When your dataset grows too large for a single database or you need to scale write operations, sharding becomes essential. Here’s a Python implementation of application-level sharding:

class ShardedDatabase:
    def __init__(self, shard_count):
        self.shard_count = shard_count
        self.shards = self._initialize_shards()
    
    def _initialize_shards(self):
        return {
            i: create_database_connection(f"shard_{i}")
            for i in range(self.shard_count)
        }
    
    def get_shard(self, key):
        shard_id = hash(key) % self.shard_count
        return self.shards[shard_id]
    
    def write(self, key, data):
        shard = self.get_shard(key)
        return shard.write(key, data)
    
    def read(self, key):
        shard = self.get_shard(key)
        return shard.read(key)

This implementation uses consistent hashing to distribute data across shards. The key benefits of this approach include:

  • Even data distribution
  • Predictable shard lookup
  • Easy horizontal scaling by adding new shards

Implementing Caching Strategies

Caching is often the first and most cost-effective scaling strategy.

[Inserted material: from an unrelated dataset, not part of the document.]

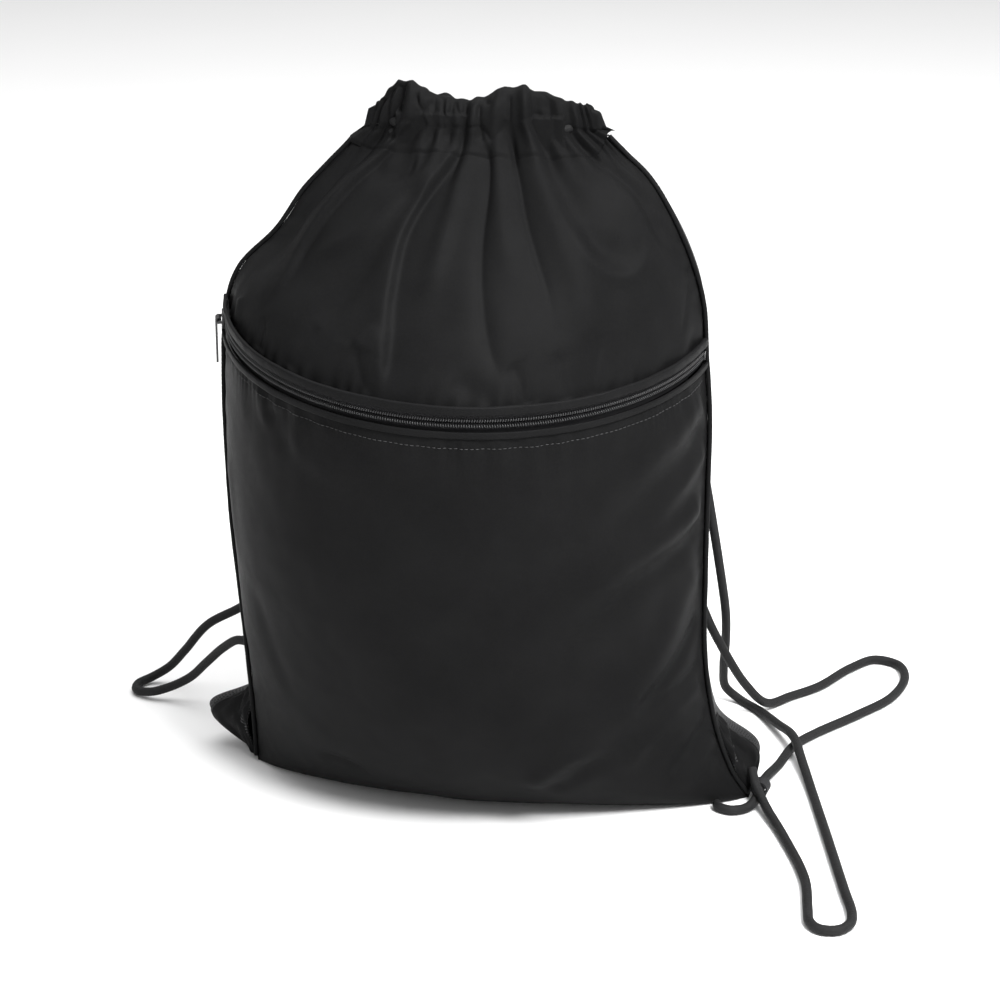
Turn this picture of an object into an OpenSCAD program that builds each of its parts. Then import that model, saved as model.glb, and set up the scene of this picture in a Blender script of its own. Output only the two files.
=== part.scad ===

Let’s look at implementing a Redis cluster for caching and the cache-aside pattern:

apiVersion: redis.redis.opstreelabs.in/v1beta1
kind: RedisCluster
metadata:
  name: redis-cluster
spec:
  clusterSize: 6
  kubernetesConfig:
    image: redis:6.2
    resources:
      requests:
        cpu: 100m
        memory: 100Mi
      limits:
        cpu: 500m
        memory: 500Mi
  storage:
    volumeClaimTemplate:
      spec:
        accessModes: ["ReadWriteOnce"]
        resources:
          requests:
            storage: 10Gi

Here’s how to implement the cache-aside pattern in Python:

class CacheAsideDatabase:
    def __init__(self, redis_client, db_client):
        self.cache = redis_client
        self.db = db_client
        
    async def get_user(self, user_id: str):
        # Try cache first
        cached_user = await self.cache.get(f"user:{user_id}")
        if cached_user:
            return json.loads(cached_user)
            
        # Cache miss - get from database
        user = await self.db.get_user(user_id)
        if user:
            # Write to cache with expiration
            await self.cache.setex(
                f"user:{user_id}",
                timedelta(minutes=15),
                json.dumps(user)
            )
        return user

Putting It All Together: A Production-Ready Solution

Here’s how to combine these patterns into a comprehensive scaling solution:

apiVersion: v1
kind: ConfigMap
metadata:
  name: database-config
data:
  sharding.yaml: |
    shard_count: 4
    shard_key: customer_id
    replication_factor: 3
        
  caching.yaml: |
    redis_cluster:
      nodes: 6
      max_memory: 4gb
      eviction_policy: volatile-lru
        
  connection_pools.yaml: |
    max_connections: 100
    min_idle: 10
    max_idle: 50
    connection_timeout: 30s    

This configuration provides:

  1. Sharding with 4 shards and 3x replication for high availability
  2. A 6-node Redis cluster with LRU eviction
  3. Optimized connection pooling settings

To route traffic appropriately, we need a service layer:

apiVersion: v1
kind: Service
metadata:
  name: db-router
spec:
  selector:
    app: db-router
  ports:
  - port: 5432
---
apiVersion: apps/v1
kind: Deployment
metadata:
  name: db-router
spec:
  replicas: 3
  template:
    spec:
      containers:
      - name: router
        image: db-router:latest
        env:
        - name: PRIMARY_DB
          value: postgresql-primary:5432
        - name: READ_REPLICAS
          value: postgresql-replicas:5432
        - name: REDIS_CLUSTER
          value: redis-cluster:6379

Operational Considerations

When implementing these scaling patterns, keep in mind:

  1. Monitoring: Track key metrics like:

    • Cache hit rates
    • Replication lag
    • Shard distribution
    • Query performance
  2. Failure Handling:

    • Implement circuit breakers for cache failures
    • Configure automatic failover for replicas
    • Handle shard rebalancing during scaling
  3. Data Consistency:

    • Choose appropriate cache invalidation strategies
    • Monitor replication lag
    • Implement retry mechanisms for temporary failures
  4. Cost Optimization:

    • Right-size your cache based on working set size
    • Monitor shard distribution for evenness
    • Adjust replica count based on read patterns

Conclusion

Database scaling is a journey, not a destination. Start with the simplest solution that meets your needs (often caching), and add complexity only as required. Monitor your system carefully and be prepared to adjust your strategy based on real-world usage patterns.

Remember that each scaling pattern comes with its own trade-offs. Read replicas add complexity to write operations, sharding can complicate queries that span multiple shards, and caching requires careful consideration of invalidation strategies.